_Written problem:_ Stop after the line containing "1.7, uneven: 7": print each line exactly from the first line of the listing up to that point.

_Recorded data:_
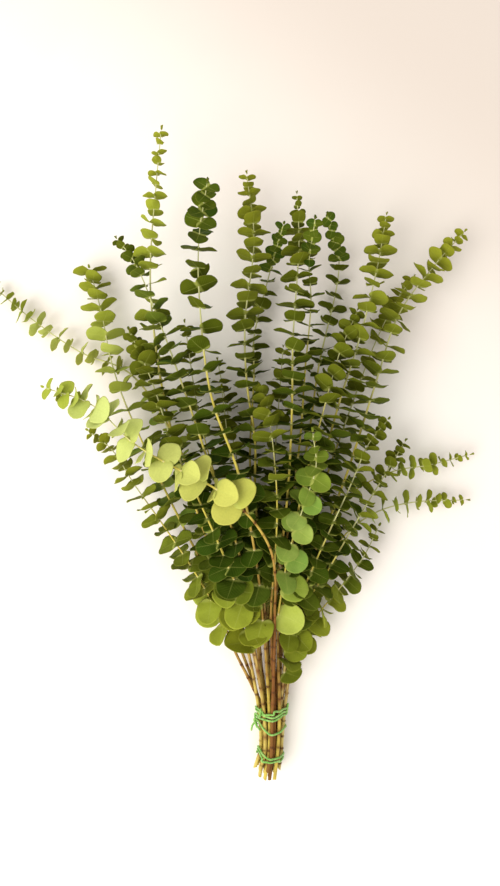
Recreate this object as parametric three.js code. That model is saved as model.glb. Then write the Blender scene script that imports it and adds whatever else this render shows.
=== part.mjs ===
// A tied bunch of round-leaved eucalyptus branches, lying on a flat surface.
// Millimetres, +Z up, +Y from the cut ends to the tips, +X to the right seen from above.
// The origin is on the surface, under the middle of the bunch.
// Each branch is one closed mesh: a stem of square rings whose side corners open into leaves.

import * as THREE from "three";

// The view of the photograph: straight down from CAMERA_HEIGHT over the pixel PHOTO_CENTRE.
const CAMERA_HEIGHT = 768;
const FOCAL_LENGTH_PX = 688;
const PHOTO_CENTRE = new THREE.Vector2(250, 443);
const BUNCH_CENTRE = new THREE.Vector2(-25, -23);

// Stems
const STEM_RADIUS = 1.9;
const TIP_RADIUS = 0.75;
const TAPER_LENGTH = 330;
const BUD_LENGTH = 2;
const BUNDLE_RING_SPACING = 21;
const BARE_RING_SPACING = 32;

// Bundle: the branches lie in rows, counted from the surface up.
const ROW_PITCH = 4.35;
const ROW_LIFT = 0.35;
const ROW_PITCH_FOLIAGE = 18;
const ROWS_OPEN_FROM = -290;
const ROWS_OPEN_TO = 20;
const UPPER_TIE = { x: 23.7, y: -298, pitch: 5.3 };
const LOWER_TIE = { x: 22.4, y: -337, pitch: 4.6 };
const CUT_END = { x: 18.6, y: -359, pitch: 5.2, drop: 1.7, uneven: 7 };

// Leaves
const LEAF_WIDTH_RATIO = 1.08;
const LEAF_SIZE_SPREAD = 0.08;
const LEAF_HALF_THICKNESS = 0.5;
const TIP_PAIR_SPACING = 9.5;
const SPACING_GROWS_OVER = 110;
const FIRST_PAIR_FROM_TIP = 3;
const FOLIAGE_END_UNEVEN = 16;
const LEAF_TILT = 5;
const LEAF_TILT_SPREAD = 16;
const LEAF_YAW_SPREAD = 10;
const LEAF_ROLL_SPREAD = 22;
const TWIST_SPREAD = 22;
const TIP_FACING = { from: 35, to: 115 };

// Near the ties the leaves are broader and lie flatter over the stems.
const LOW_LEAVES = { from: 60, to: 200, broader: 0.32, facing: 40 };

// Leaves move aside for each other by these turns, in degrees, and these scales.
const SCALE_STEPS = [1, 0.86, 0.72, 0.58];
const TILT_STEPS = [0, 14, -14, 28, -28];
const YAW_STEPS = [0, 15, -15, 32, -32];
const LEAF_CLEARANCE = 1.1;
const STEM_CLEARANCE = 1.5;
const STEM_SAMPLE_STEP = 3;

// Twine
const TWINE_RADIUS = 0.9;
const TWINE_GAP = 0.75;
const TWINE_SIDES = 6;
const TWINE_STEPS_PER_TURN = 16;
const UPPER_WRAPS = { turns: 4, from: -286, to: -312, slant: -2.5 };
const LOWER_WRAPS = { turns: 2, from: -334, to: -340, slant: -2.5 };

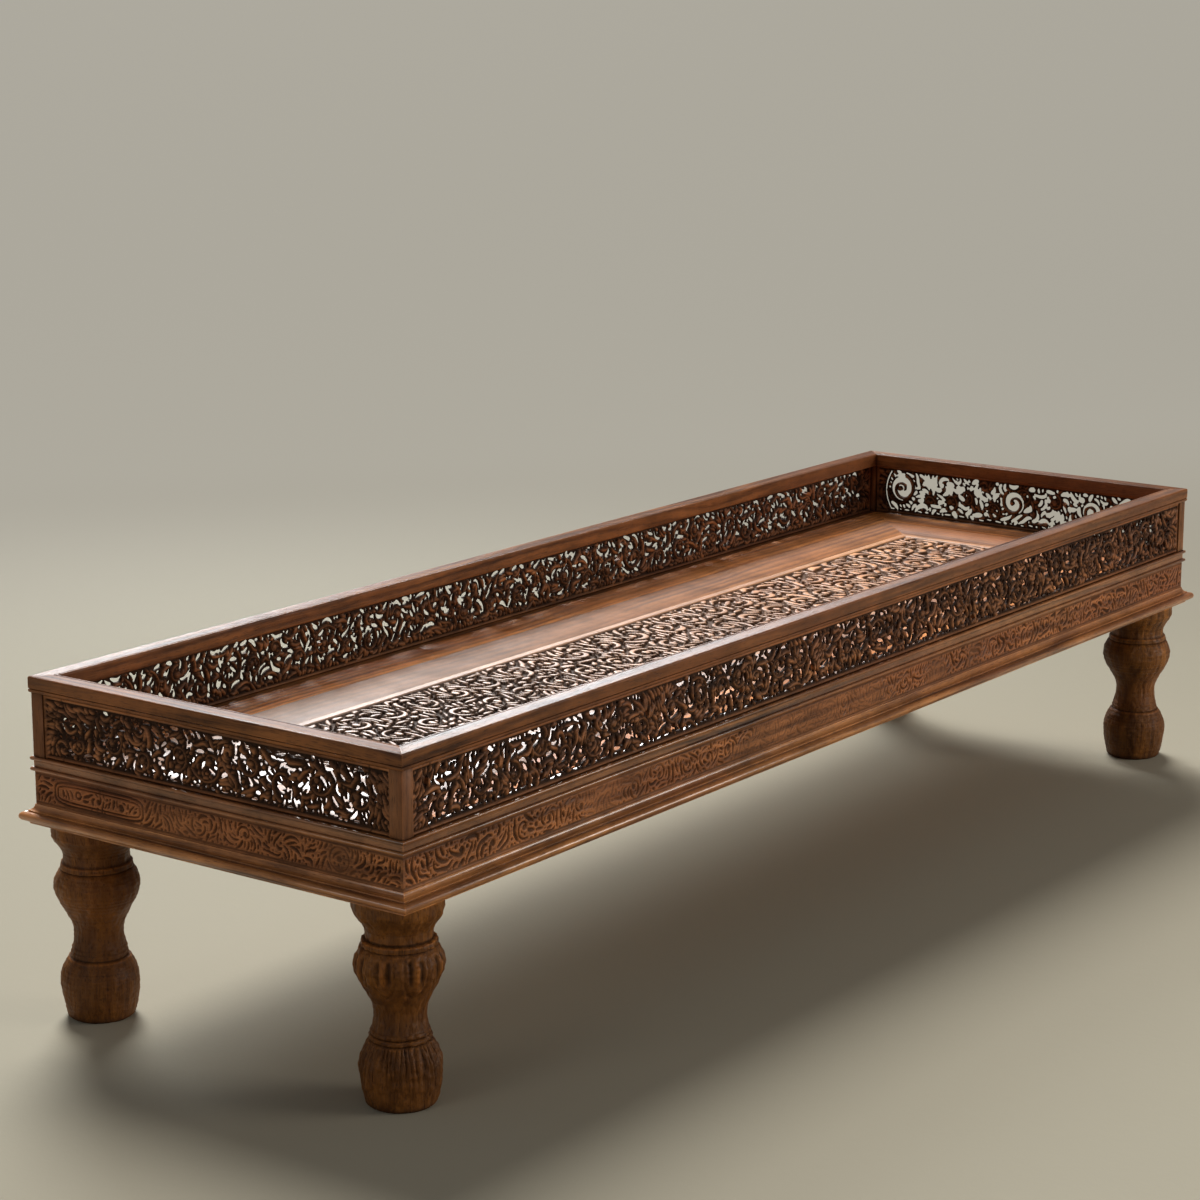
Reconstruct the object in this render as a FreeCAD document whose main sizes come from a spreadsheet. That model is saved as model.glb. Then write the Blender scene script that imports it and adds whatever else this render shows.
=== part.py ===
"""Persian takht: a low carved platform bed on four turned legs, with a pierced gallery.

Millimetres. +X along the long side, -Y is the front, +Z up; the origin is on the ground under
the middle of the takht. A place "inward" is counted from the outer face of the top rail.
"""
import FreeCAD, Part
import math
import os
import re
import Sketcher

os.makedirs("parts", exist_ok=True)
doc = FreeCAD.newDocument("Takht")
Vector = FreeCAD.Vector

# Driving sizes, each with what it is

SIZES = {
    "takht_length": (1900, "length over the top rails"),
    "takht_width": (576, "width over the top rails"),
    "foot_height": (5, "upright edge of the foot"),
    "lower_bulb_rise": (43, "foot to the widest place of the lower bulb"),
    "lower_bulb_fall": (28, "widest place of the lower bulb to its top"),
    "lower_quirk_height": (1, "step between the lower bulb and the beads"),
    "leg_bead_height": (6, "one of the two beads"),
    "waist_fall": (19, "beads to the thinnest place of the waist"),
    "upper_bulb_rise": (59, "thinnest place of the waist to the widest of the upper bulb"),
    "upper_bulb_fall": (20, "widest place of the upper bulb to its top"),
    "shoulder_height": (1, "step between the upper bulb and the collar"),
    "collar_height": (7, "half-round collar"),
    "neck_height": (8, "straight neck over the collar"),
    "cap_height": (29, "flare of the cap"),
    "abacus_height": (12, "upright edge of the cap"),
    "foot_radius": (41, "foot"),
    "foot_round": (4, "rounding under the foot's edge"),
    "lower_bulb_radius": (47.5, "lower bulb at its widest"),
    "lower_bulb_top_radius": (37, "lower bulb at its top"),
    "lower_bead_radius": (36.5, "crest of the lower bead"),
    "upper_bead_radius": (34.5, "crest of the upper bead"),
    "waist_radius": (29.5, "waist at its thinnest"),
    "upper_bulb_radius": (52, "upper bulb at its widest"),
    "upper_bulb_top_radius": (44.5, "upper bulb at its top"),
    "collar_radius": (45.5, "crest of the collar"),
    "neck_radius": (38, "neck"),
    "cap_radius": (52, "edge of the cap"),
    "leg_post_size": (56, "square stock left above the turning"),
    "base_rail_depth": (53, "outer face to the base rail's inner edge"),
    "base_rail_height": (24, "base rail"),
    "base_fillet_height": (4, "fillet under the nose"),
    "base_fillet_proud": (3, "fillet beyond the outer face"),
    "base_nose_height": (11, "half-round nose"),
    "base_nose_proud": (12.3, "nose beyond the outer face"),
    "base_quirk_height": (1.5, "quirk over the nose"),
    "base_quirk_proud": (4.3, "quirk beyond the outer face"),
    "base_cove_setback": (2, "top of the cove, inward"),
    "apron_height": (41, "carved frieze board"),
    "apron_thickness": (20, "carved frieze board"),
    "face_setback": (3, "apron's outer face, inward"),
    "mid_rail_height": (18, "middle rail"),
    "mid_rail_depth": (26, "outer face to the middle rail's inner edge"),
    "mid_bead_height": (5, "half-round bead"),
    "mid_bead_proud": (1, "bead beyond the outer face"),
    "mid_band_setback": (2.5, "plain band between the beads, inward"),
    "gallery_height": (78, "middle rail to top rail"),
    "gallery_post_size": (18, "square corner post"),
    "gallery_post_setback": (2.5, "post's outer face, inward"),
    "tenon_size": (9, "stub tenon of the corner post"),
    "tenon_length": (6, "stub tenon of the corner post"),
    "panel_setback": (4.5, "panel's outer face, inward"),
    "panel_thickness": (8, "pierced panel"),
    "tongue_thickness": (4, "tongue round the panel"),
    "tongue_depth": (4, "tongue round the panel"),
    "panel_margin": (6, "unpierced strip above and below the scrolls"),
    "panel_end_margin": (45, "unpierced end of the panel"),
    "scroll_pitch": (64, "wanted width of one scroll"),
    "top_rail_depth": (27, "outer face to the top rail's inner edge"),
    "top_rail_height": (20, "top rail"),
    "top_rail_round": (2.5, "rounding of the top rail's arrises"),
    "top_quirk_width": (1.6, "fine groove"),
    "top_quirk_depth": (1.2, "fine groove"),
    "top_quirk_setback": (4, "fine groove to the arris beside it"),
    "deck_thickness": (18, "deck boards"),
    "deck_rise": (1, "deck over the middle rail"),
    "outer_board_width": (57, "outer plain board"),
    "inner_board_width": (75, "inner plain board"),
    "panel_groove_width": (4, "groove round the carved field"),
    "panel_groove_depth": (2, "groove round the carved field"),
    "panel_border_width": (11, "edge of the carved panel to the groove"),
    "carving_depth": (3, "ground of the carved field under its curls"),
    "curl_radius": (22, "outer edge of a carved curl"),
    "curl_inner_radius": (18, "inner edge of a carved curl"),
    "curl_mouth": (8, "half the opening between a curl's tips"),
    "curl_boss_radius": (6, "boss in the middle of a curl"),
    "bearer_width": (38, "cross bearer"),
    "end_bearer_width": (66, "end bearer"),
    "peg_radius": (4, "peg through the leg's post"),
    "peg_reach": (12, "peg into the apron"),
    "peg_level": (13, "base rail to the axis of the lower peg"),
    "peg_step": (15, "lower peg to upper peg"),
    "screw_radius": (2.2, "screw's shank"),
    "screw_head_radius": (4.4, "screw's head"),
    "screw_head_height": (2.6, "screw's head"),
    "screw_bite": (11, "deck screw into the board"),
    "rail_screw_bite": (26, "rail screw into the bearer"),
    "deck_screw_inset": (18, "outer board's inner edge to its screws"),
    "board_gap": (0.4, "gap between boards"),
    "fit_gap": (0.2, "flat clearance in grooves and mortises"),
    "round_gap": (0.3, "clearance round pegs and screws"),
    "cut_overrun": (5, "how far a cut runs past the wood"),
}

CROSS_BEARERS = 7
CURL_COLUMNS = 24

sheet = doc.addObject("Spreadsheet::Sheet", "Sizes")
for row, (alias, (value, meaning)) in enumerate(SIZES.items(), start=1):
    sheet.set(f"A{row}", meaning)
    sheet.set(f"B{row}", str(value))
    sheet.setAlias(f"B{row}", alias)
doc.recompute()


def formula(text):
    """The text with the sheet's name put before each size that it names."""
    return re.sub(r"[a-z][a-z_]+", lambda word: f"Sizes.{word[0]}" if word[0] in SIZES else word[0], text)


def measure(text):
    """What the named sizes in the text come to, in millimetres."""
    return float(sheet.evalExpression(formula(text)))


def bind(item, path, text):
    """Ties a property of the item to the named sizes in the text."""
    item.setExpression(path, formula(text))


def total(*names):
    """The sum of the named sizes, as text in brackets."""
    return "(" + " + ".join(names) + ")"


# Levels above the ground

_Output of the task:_
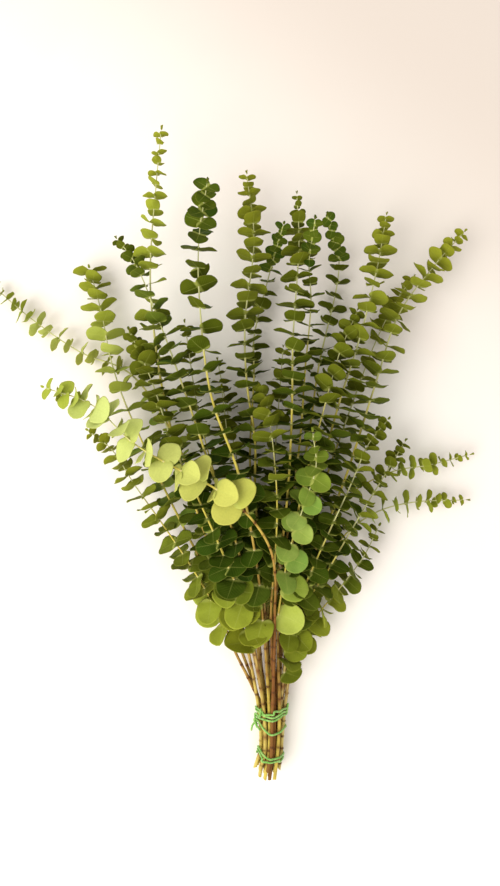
Recreate this object as parametric three.js code. That model is saved as model.glb. Then write the Blender scene script that imports it and adds whatever else this render shows.
=== part.mjs ===
// A tied bunch of round-leaved eucalyptus branches, lying on a flat surface.
// Millimetres, +Z up, +Y from the cut ends to the tips, +X to the right seen from above.
// The origin is on the surface, under the middle of the bunch.
// Each branch is one closed mesh: a stem of square rings whose side corners open into leaves.

import * as THREE from "three";

// The view of the photograph: straight down from CAMERA_HEIGHT over the pixel PHOTO_CENTRE.
const CAMERA_HEIGHT = 768;
const FOCAL_LENGTH_PX = 688;
const PHOTO_CENTRE = new THREE.Vector2(250, 443);
const BUNCH_CENTRE = new THREE.Vector2(-25, -23);

// Stems
const STEM_RADIUS = 1.9;
const TIP_RADIUS = 0.75;
const TAPER_LENGTH = 330;
const BUD_LENGTH = 2;
const BUNDLE_RING_SPACING = 21;
const BARE_RING_SPACING = 32;

// Bundle: the branches lie in rows, counted from the surface up.
const ROW_PITCH = 4.35;
const ROW_LIFT = 0.35;
const ROW_PITCH_FOLIAGE = 18;
const ROWS_OPEN_FROM = -290;
const ROWS_OPEN_TO = 20;
const UPPER_TIE = { x: 23.7, y: -298, pitch: 5.3 };
const LOWER_TIE = { x: 22.4, y: -337, pitch: 4.6 };
const CUT_END = { x: 18.6, y: -359, pitch: 5.2, drop: 1.7, uneven: 7 };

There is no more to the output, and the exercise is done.